Clearly the Home Secretary wants more time and one theory is because she is considering the future of Met Commissioner Dame Cressida Dick.

As The Upsetter recently revealed in The Times, Dick is expected to be criticised in the report over obstructing the release of sensitive police documents to the panel. 

According to Theresa May, the panel would take a year to report from when the Met disclosed all the necessary documents. She told Parliament in 2013:

Dick
Met Commissioner Cressida Dick

“Recognising the volume of material that must be catalogued, analysed and preserved, the Panel will seek to complete its work within a year of the documentation being made available.”

As an assistant commissioner at the time, Dick’s job was to liaise with the panel over the disclosure process. She was familiar with the Morgan case having just overseen a largely self-serving joint report with the CPS into the collapse of the murder trial.

Sources say Dick tried to persuade the panel’s first chairman, Sir Stanley Burnton, a former Lord Justice of Appeal, to agree to be the only person who could see certain documents. 

The Morgan family got wind of what they saw as Dick’s “grooming” of Sir Stanley, who lost their confidence and resigned on 19 November 2013 citing “personal reasons”. The former judge went on to sit on the interception of communications commission.

Nuala O’Loan became the new chair of the panel in July 2014 and is said to have been frustrated with the continued delays in releasing police material, including after Dick became Met commissioner in April 2017.

Alastair Morgan, Daniel’s brother, blames Dick for his 89-year-old mother, Isobel Hulsmann, not getting to see the report before she died in November 2017.

He told The Upsetter:

“I hope that the Commissioner is criticised in the report because it has taken too long because of the activities of the police and most of this time it was on her watch. This meant my mother died before seeing the report.”

And in spite of the criticism coming Cook’s way, the former detective still retains his support. Morgan said:

“I know there had been obstruction in the Met. The prosecution of Dave Cook was designed to slow down the panel from completing its work.”

The son of Daniel Morgan was given special dispensation to fly to the UK for publication of the report. Opening up for the first time in The Guardian, Daniel Morgan junior said:

“For us, the Met is a failed institution – one that can’t demonstrate the capacity to admit failure and act upon it accordingly. Instead, the Met seems solely focused on protecting itself … I urge the DMIP to take whatever steps are in its power to stand up to the home secretary, to ensure that its independence and integrity are not compromised.”

Confidence in the Met is already rocked by repeat racial profiling of black people and criticism in the Daily Mail of “a culture of cover up” over the VIP paedophile scandal.

This may present Patel with an opportunity to replace Dick, whose contract ends next year but could be extended until 2024.

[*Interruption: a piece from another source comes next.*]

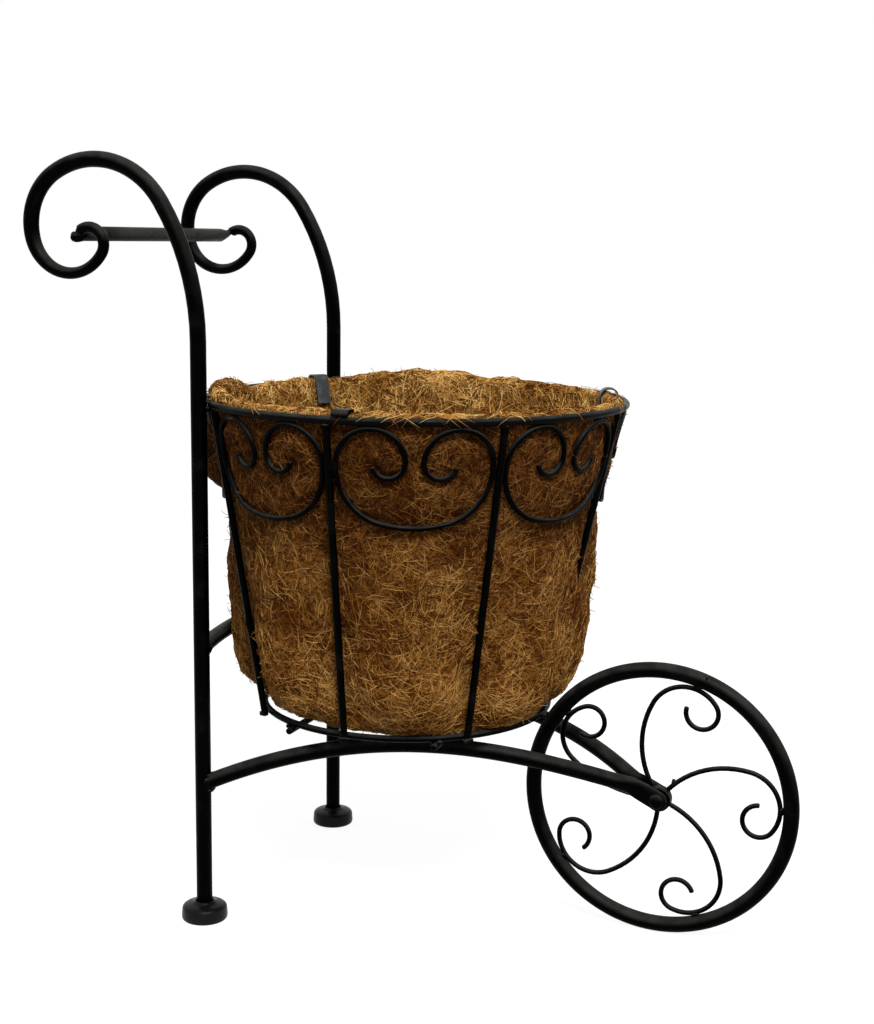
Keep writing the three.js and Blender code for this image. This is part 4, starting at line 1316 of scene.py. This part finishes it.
def seen_by(tree, kinds):
    """1 for some kinds of rays and 0 for all the others."""
    rays = add_node(tree, "ShaderNodeLightPath").outputs
    seen = rays[kinds[0]]
    for kind in kinds[1:]:
        seen = worked(tree, "MAXIMUM", seen, rays[kind])
    return seen


floor_mesh = bpy.data.meshes.new("studio_floor")
bm = bmesh.new()
bmesh.ops.create_grid(bm, x_segments=1, y_segments=1, size=FLOOR_HALF)
bm.to_mesh(floor_mesh)
bm.free()
new_object("studio_floor", floor_mesh)
floor_material, tree, shader = new_material("white_floor")
glow = worked(tree, "MULTIPLY", seen_by(tree, ("Is Camera Ray", "Is Glossy Ray")), FLOOR_GLOW)
set_sockets(tree, shader, {"Base Color": FLOOR_GREY, "Roughness": FLOOR_ROUGHNESS, "Specular IOR Level": 0,
                           "Emission Color": WHITE, "Emission Strength": glow})
floor_mesh.materials.append(floor_material)

world = bpy.data.worlds.new("white_surround")
bpy.context.scene.world = world
world.use_nodes = True
tree = world.node_tree
seen = seen_by(tree, ("Is Camera Ray", "Is Glossy Ray", "Is Transmission Ray"))
level = add_node(tree, "ShaderNodeMapRange", {"Value": seen, "To Min": SURROUND_LIGHT, "To Max": 1})
set_sockets(tree, tree.nodes["Background"], {"Color": WHITE, "Strength": level.outputs["Result"]})

lamp_data = bpy.data.lights.new("soft_lamp", "AREA")
lamp_data.shape = "SQUARE"
lamp_data.size = LAMP_SIZE
lamp_data.energy = LAMP_POWER
lamp = new_object("soft_lamp", lamp_data)
lamp.location = LAMP_PLACE
lamp.rotation_euler = (Vector(LAMP_AIM) - lamp.location).to_track_quat("-Z", "Y").to_euler()

camera_data = bpy.data.cameras.new("camera")
camera_data.sensor_fit = "VERTICAL"
camera_data.sensor_height = SENSOR_HEIGHT
camera_data.lens = CAMERA_LENS
camera = new_object("camera", camera_data)
aim = (Matrix.Rotation(math.radians(CAMERA_TURN), 4, "Z")
       @ Matrix.Rotation(math.radians(90 - CAMERA_TILT), 4, "X")
       @ Matrix.Rotation(math.radians(CAMERA_ROLL), 4, "Z"))
camera.matrix_world = Matrix.Translation(CAMERA_PLACE) @ aim
bpy.context.scene.camera = camera
bpy.context.scene.view_settings.view_transform = "Standard"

For now, three powerful women, the Home Secretary, the Met commissioner and a Baroness are duking it out in private making it unlikely the Morgan family and the public, who picks up the bill, will get to see the panel’s report any time soon.

And so it goes.

Update

In a humiliating climb down for Priti Patel, the home secretary will not be given the report ahead of publication to vet at will on supposed national security grounds.

In a statement on 28 May, the Daniel Morgan Independent Panel said:

An agreement has been reached that a small team from the Home Office will be permitted to read the report in advance of publication, under strict viewing conditions, at the premises of the Panel. As was always envisaged, the Home Secretary will be provided with a copy of the report to read before publication.

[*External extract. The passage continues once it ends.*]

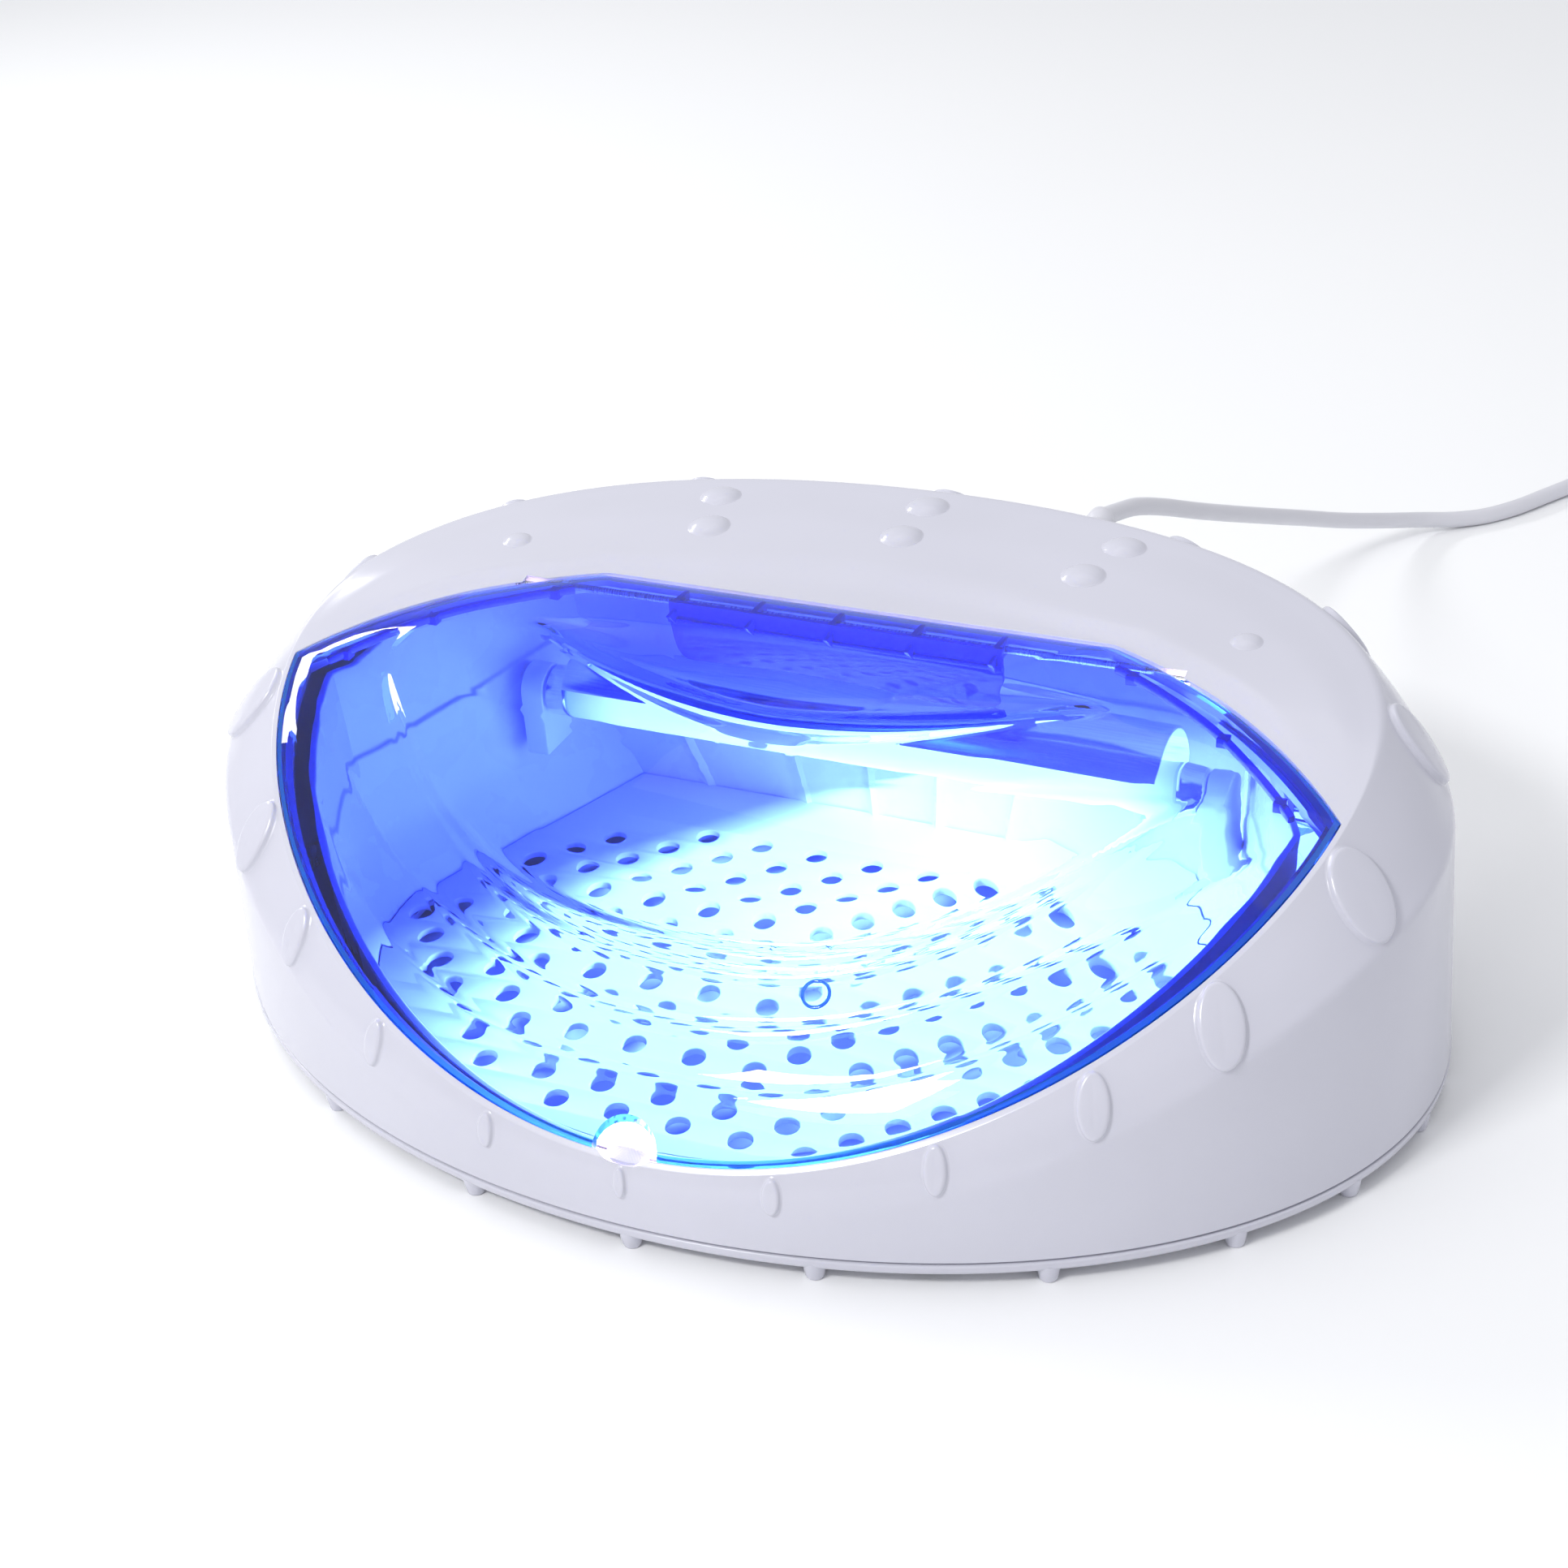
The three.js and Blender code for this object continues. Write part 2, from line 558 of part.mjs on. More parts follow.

There are no redactions in the Panel’s report, which is complete. In the unlikely event that any redaction is applied by the Home Secretary, this will be clearly indicated in a footnote.

It is further understood that any redactions Patel wishes to make will be run past the Morgan family, who she has managed to alienate even further with such a clunky power play.

Barring further ego tripping, the report will be published by parliament on 15 June.